The project was approved by the university’s Board of Trustees in November.

“We’ll actually be breaking ground in June with an anticipated competition date of mid-August in 2020,”​ Johnson told FeedNavigator. Alltech’s donated equipment is set to be located at the new facility.

The gift from the Kentucky-based feed additive and ingredient company will provide additional opportunities for students, said Johnson. “We’re not currently able to do extrusion diets,”​ he added.

The donated extrusion system and additional processing equipment will change that, he said. The site plan for the new mill includes an annex location to house the equipment but did not cover the cost of the extrusion technology.

Although a new feed production space has been of interest for several years there have been challenges ​establishing the needed funding, he said.
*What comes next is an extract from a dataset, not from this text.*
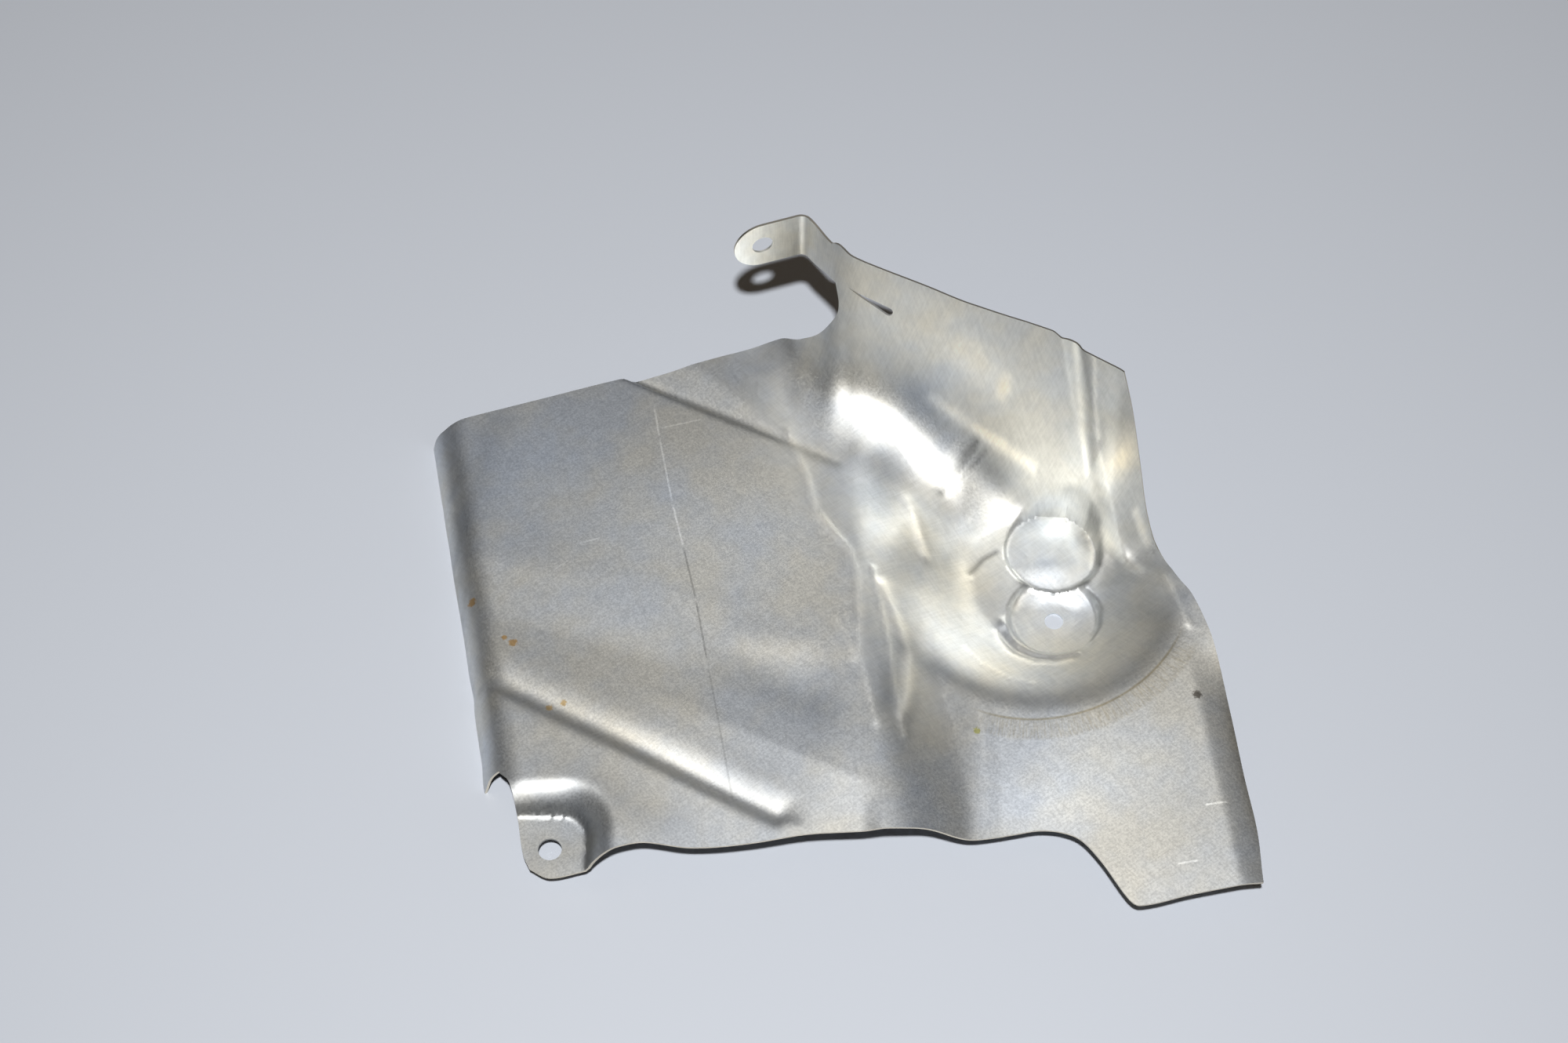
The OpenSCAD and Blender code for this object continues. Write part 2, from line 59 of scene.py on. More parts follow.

Additional partners interested in participating in the project are still being sought.

“It’s being funded through a public-private partnership,” ​Johnson said. “It’s different than typical projects at a state university where you have to have 100% [of the funding] upfront – that allows us to get this done in a timely manner.”

Feed facility highlights

At this stage in the project, design plans for the multi-acre site are in progress, said Johnson.

“The conceptional design has been approved – we know what’s going to be included in the project, and we’ll be going over more detailed construction plans in the next week,” ​he said.

The feed mill will have an expanded micro-bin system to allow for the use of additional ingredients in the feeds prepared along with a pelletizer, automatic bagging system and the ability to work with super sacs, he said. “There are some basic things that we can’t do in the existing facility and it’s not an environment that you want to take groups of students into [from] a safety perspective,”​ he added.

The five-acre site also is intended to include auxiliary buildings, office space and a conference room along with locker rooms, an equipment shop and storage for farm equipment, he said.

“It’s more than a feed mill – it’s a research center with state-of-the-art equipment,” ​Johnson said. “We imagine building academic programs around this.”

“I’m excited about that and see it as an outreach tool for community engagement and working with industry and the private sector that has a connection to this industry,”​ he added. “The academic program part is very much something we want to take advantage of with the new facility.”

The feed mill is being moved from the current location in a research park to be by the university’s cattle and poultry farms, he said. “It will be where it belongs [where] the crops are grown and animals are fed,” ​he added.

In addition to generating feed for use with the university’s farm animals, the mill also will produce trial feeds for research projects including work with companion animals, he said. It also has the space to store about 200,000 bushels of grain – which includes the feed grains raised at the university.

The feed mill is not large when measured by commercial standards, but it is set to be able to manufacture about 8,000 tons a year along with the smaller batches use for research needs, Johnson said. “It has a little extra space, so we can take groups through [for] outreach activities and teaching classes – that you wouldn’t do in a typical facility,” ​he added.